Lines containing the string "that" are to be counted; report only how many there are.

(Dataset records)
==============================

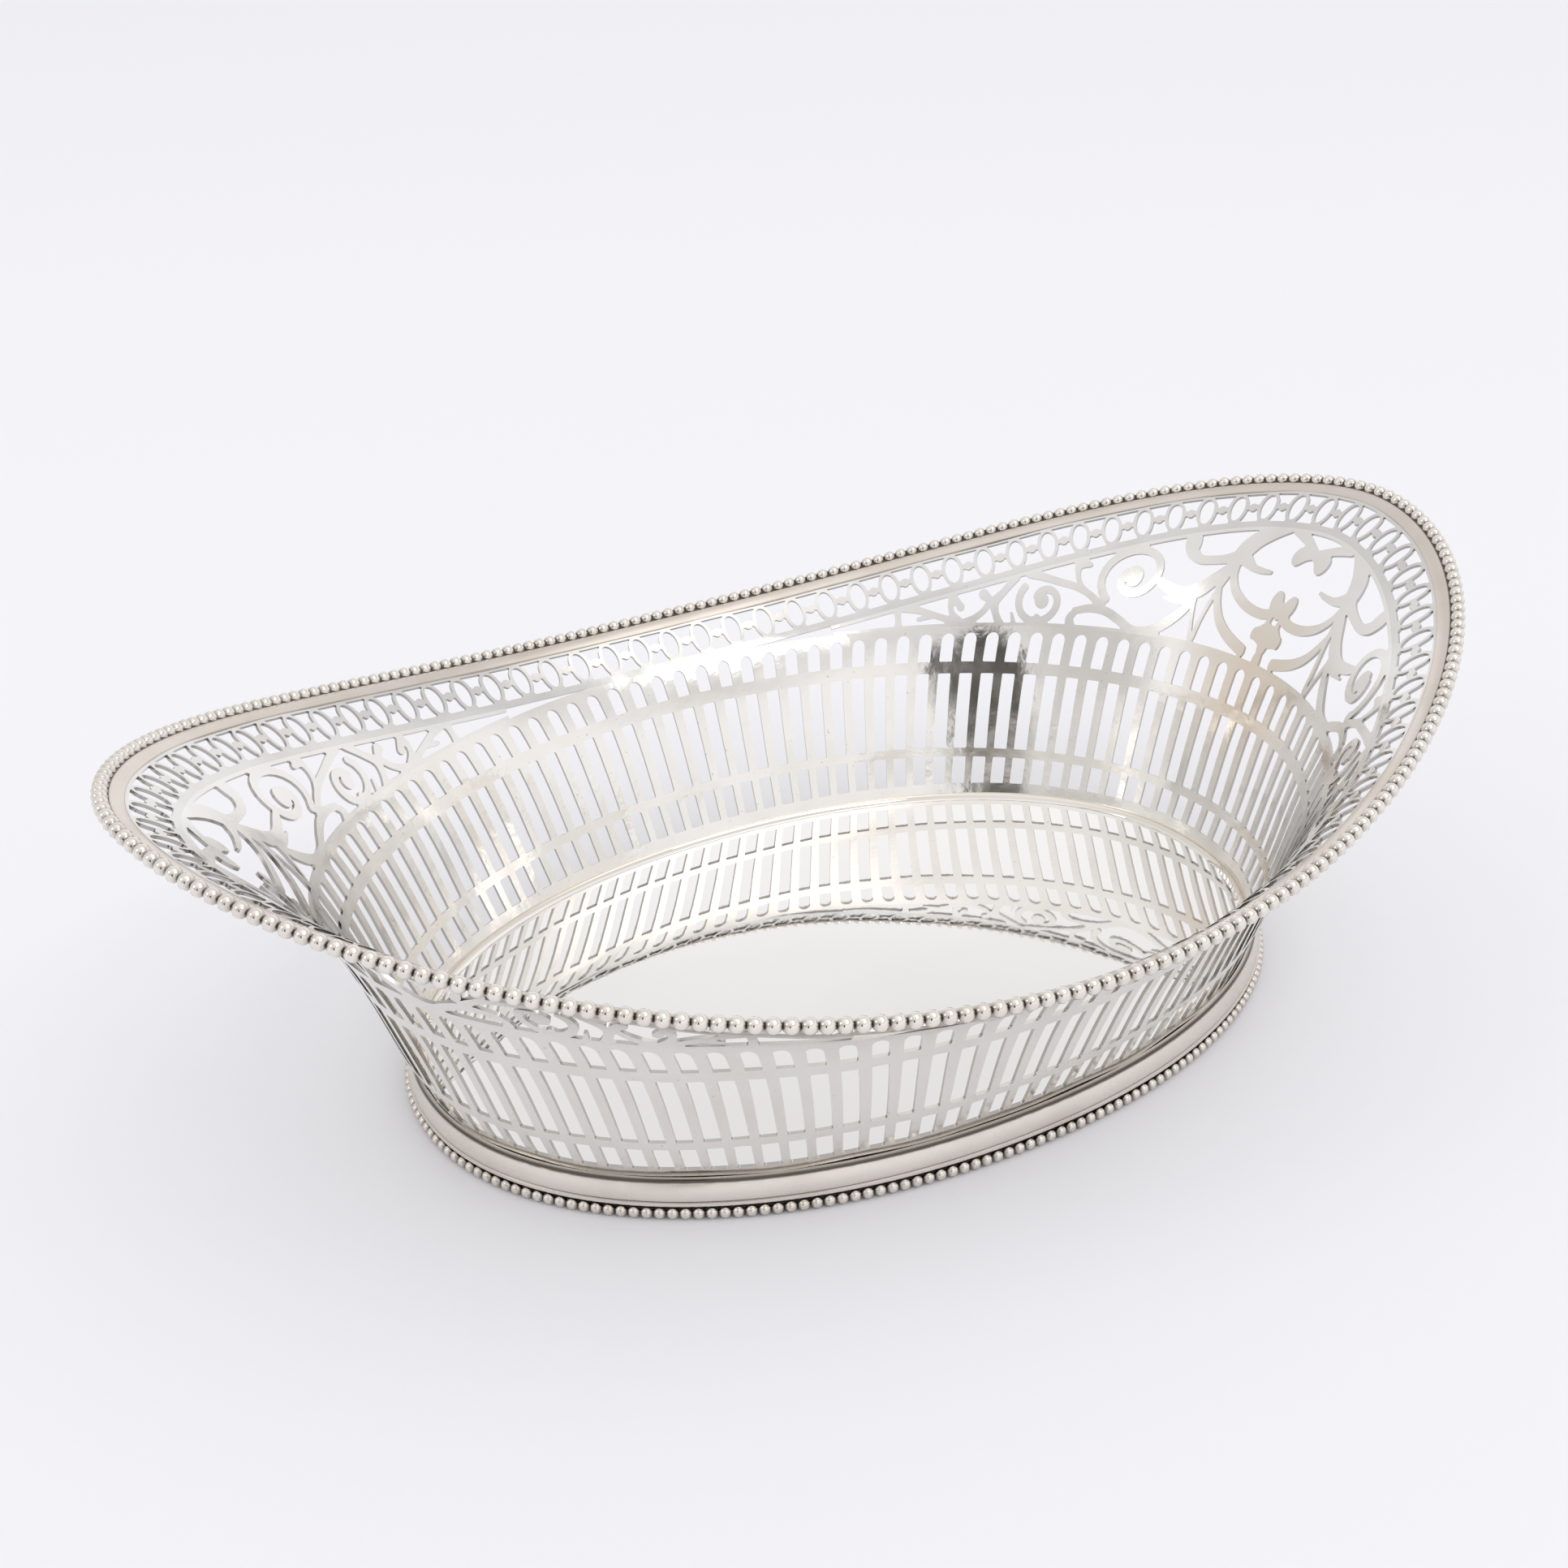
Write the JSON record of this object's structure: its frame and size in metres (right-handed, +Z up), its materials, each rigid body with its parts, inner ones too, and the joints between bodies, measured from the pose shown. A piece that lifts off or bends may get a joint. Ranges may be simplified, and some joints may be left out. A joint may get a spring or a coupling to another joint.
{
  "type": "bread basket",
  "caption": "Oval bread basket of pierced sheet silver on a low foot, its flared rim rising to both ends, with a ring border, scroll panels and beaded wires.",
  "frame": {"origin": "middle of the foot, on the surface that the basket stands on", "axes": "+X along the length towards one high end, +Y across the width, +Z up"},
  "size_m": [0.3458, 0.237, 0.1022],
  "materials": {
    "wall_silver": "polished sheet silver, softly worn",
    "border_silver": "polished pierced sheet silver",
    "scroll_silver": "polished pierced sheet silver",
    "rim_silver": "polished silver band with a warm tone",
    "wire_silver": "beaded silver wire, darkened between the beads",
    "foot_silver": "plain polished silver band",
    "plate_silver": "flat mirror-polished silver plate"
  },
  "bodies": {
    "root": {"wall_right_end": "wall_silver", "border_right_end": "border_silver", "rim_band_right_end": "rim_silver", "rim_wire_right_end": "wire_silver", "foot_band_right_end": "foot_silver", "foot_wire_right_end": "wire_silver", "wall_back": "wall_silver", "border_back": "border_silver", "rim_band_back": "rim_silver", "rim_wire_back": "wire_silver", "foot_band_back": "foot_silver", "foot_wire_back": "wire_silver", "wall_left_end": "wall_silver", "border_left_end": "border_silver", "rim_band_left_end": "rim_silver", "rim_wire_left_end": "wire_silver", "foot_band_left_end": "foot_silver", "foot_wire_left_end": "wire_silver", "wall_front": "wall_silver", "border_front": "border_silver", "rim_band_front": "rim_silver", "rim_wire_front": "wire_silver", "foot_band_front": "foot_silver", "foot_wire_front": "wire_silver", "scroll_panel_right": "scroll_silver", "scroll_panel_left": "scroll_silver", "base_plate": "plate_silver"}
  },
  "joints": []
}
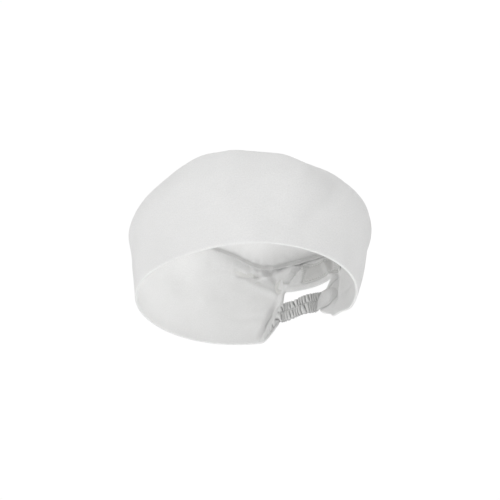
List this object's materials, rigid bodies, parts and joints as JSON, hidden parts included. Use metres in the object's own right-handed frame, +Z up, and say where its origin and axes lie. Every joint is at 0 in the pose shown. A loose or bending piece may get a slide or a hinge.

==============================

ANSWER TO THE TASK:
2